Wilhelm Heinrich Riehl (6 May 1823 – 16 November 1897) was a German journalist, novelist and folklorist.
Riehl was born in Biebrich in the Duchy of Nassau and died in Munich.
Riehl’s writings became normative for a large body of Volkish thought. He constructed a more completely integrated Volkish view of man and society as they related to nature, history, and landscape. He was the writer of the famous ‘Land und Leute’ (Places and People), written in 1857-63, which discussed the organic nature of a Volk which he claimed could only be attained if it fused with the native landscape.
“Personally Riehl applied the bulk of his labors to the two contiguous fields of Folklore and Art History. Folklore (Volkskunde) is here taken in his own definition, namely, as the science which uncovers the recondite causal relations between all perceptible manifestations of a nation’s life and its physical and historical environment. Riehl never lost sight, in any of his distinctions, of that inalienable affinity between land and people; the solidarity of a nation, its very right of existing as a political entity, he derived from homogeneity as to origin, language, custom, habitat.”
Otto Heller – The German Classics of the Nineteenth and Twentieth Centuries
“Riehl’s writings became normative for a large body of Volkish thought…he constructed a more completely integrated Volkish view of man and society as they related to nature, history, and landscape….in his famous Land und Leute (Land and People), written in 1857-63,” which “discussed the organic nature of a Volk which he claimed could only be attained if it fused with the native landscape….Riehl rejected all artificiality and defined modernity as a nature contrived by man and thus devoid of that genuineness to which living nature alone gives meaning…Riehl pointed to the newly developing urban centers as the cause of social unrest and the democratic upsurge of 1848 in Hessia”….for many “subsequent Volkish thinkers, only nature was genuine.”
“Riehl desired a hierarchical society that patterned after the medieval estates. In Die bürgerliche Gesellschaft(Bourgeois Society) he accused those of Capitalist interest of “disturbing ancient customs and thus destroying the historicity of the Volk.”
George Mosse
“We must save the sacred forest, not only so that our ovens do not become cold in winter, but also so that the pulse of life of the people continues to beat warm and joyfully, so that Germany remains German.”

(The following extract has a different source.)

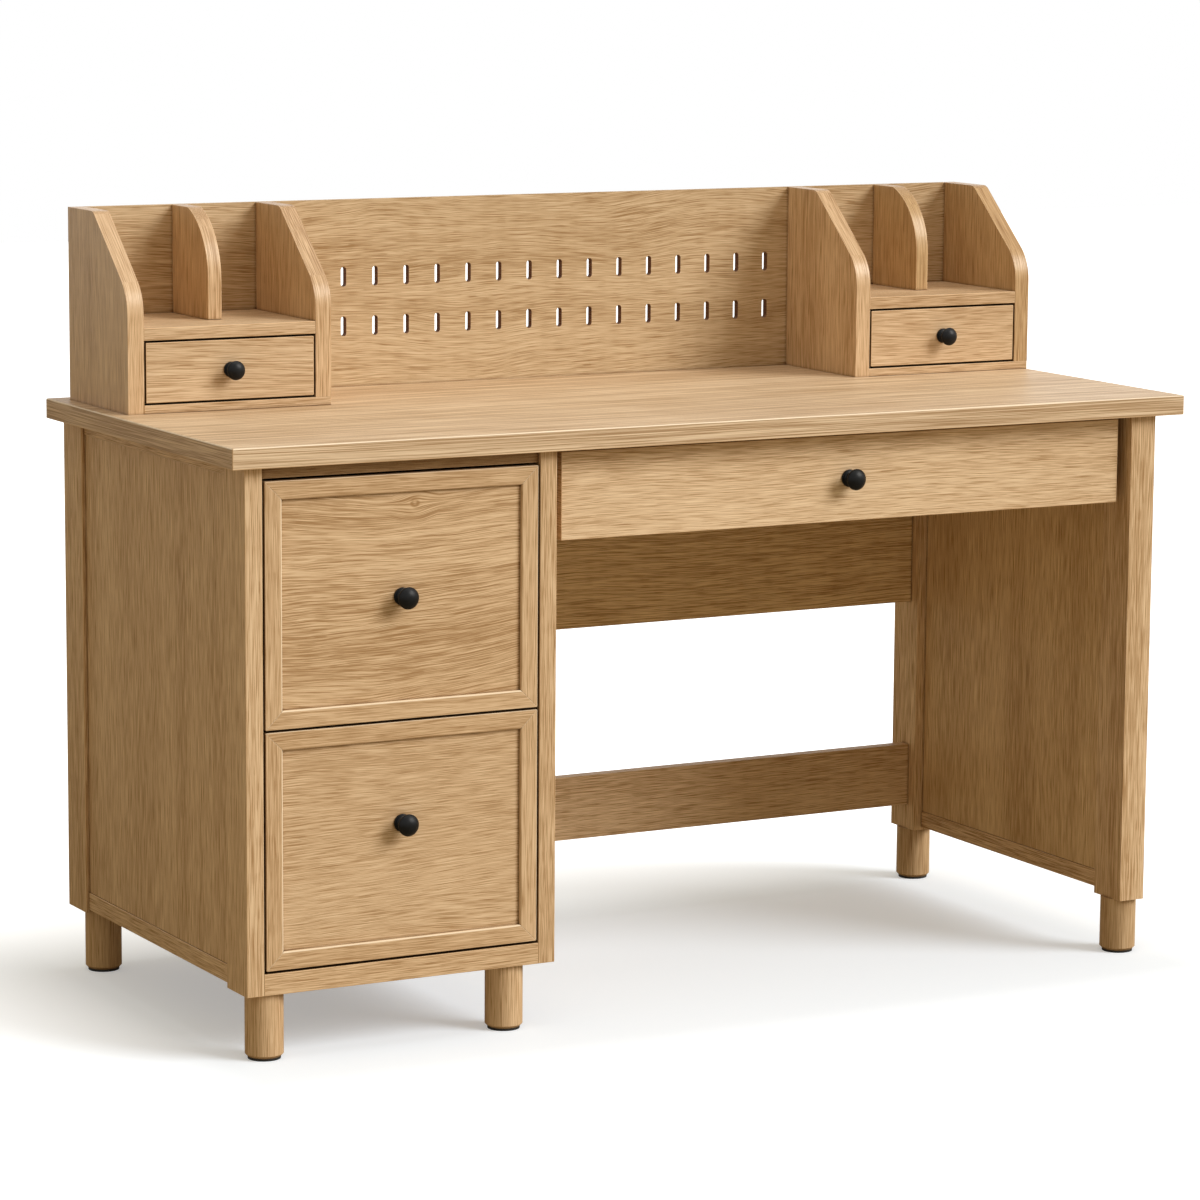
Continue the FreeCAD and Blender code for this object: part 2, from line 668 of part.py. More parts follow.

“In the contrast between the forest and the field is manifest the most simple and natural preparatory stage of the multiformity and variety of German social life, that richness of peculiar national characteristics in which lies concealed the tenacious rejuvenating power of our nation.”
“In our woodland villages—and whoever has wandered through the German mountains knows that there are still many genuine woodland villages in the German Fatherland—the remains of primitive civilization are still preserved to our national life, not only in their shadiness but also in their fresh and natural splendor. Not only the woodland, but likewise the sand dunes, the moors, the heath, the tracts of rock and glacier, all wildernesses and desert wastes, are a necessary supplement to the cultivated field lands. Let us rejoice that there is still so much wilderness left in Germany. In order for a nation to develop its power it must embrace at the same time the most varied phases of evolution. A nation over-refined by culture and satiated with prosperity is a dead nation, for whom nothing remains but, like Sardanapalus, to burn itself up together with all its magnificence. The blasé city man, the fat farmer of the rich corn-land, may be the men of the present; but the poverty-stricken peasant of the moors, the rough, hardy peasant of the forests, the lonely, self-reliant Alpine shepherd, full of legends and songs—these are the men of the future. Civil society is founded on the doctrine of the natural inequality of mankind. Indeed, in this inequality of talents and of callings is rooted the highest glory of society, for it is the source of its inexhaustible vital energy.”